→ Exercise directions: Search the listing for "bodies" and copy every line where it appears.

→ Information shown:
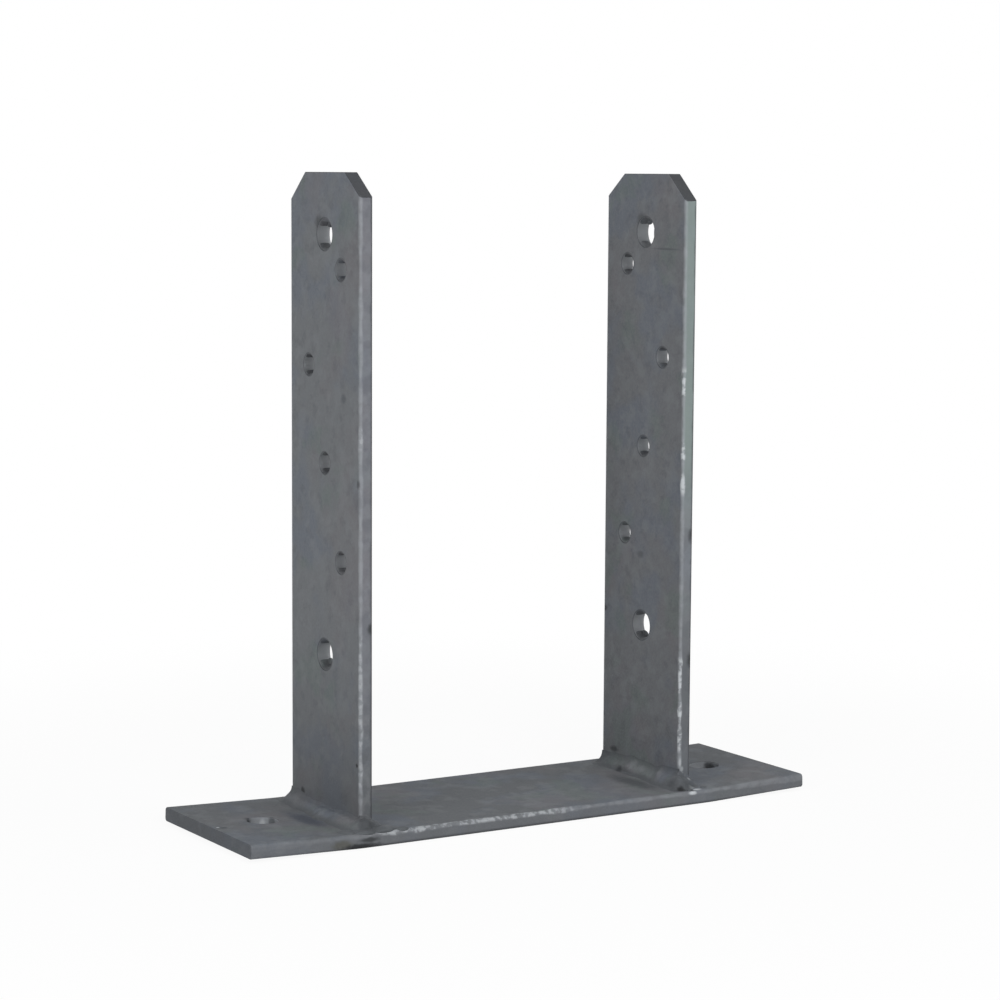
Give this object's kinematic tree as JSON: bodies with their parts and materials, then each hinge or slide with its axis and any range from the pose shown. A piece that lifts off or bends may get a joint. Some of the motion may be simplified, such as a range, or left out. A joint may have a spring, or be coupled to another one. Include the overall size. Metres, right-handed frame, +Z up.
{
  "type": "timber post base",
  "caption": "U-shaped welded flat-bar base that anchors a square timber post to concrete and holds it between two drilled uprights.",
  "frame": {"origin": "middle of the base plate's underside, where it stands on the concrete", "axes": "+X along the plate from the left upright to the right one, +Y across the plate to the back, +Z up the uprights"},
  "size_m": [0.271, 0.08, 0.27],
  "materials": {
    "galvanised_bar": "hot-dip galvanised flat bar, matt dark grey zinc",
    "galvanised_weld": "hot-dip galvanised weld bead, matt dark grey zinc"
  },
  "bodies": {
    "root": {"base_plate": "galvanised_bar", "left_upright": "galvanised_bar", "right_upright": "galvanised_bar", "left_outer_weld": "galvanised_weld", "left_inner_weld": "galvanised_weld", "right_inner_weld": "galvanised_weld", "right_outer_weld": "galvanised_weld"}
  },
  "joints": []
}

→ Response below:
Give this object's kinematic tree as JSON: bodies with their parts and materials, then each hinge or slide with its axis and any range from the pose shown. A piece that lifts off or bends may get a joint. Some of the motion may be simplified, such as a range, or left out. A joint may have a spring, or be coupled to another one. Include the overall size. Metres, right-handed frame, +Z up.
  "bodies": {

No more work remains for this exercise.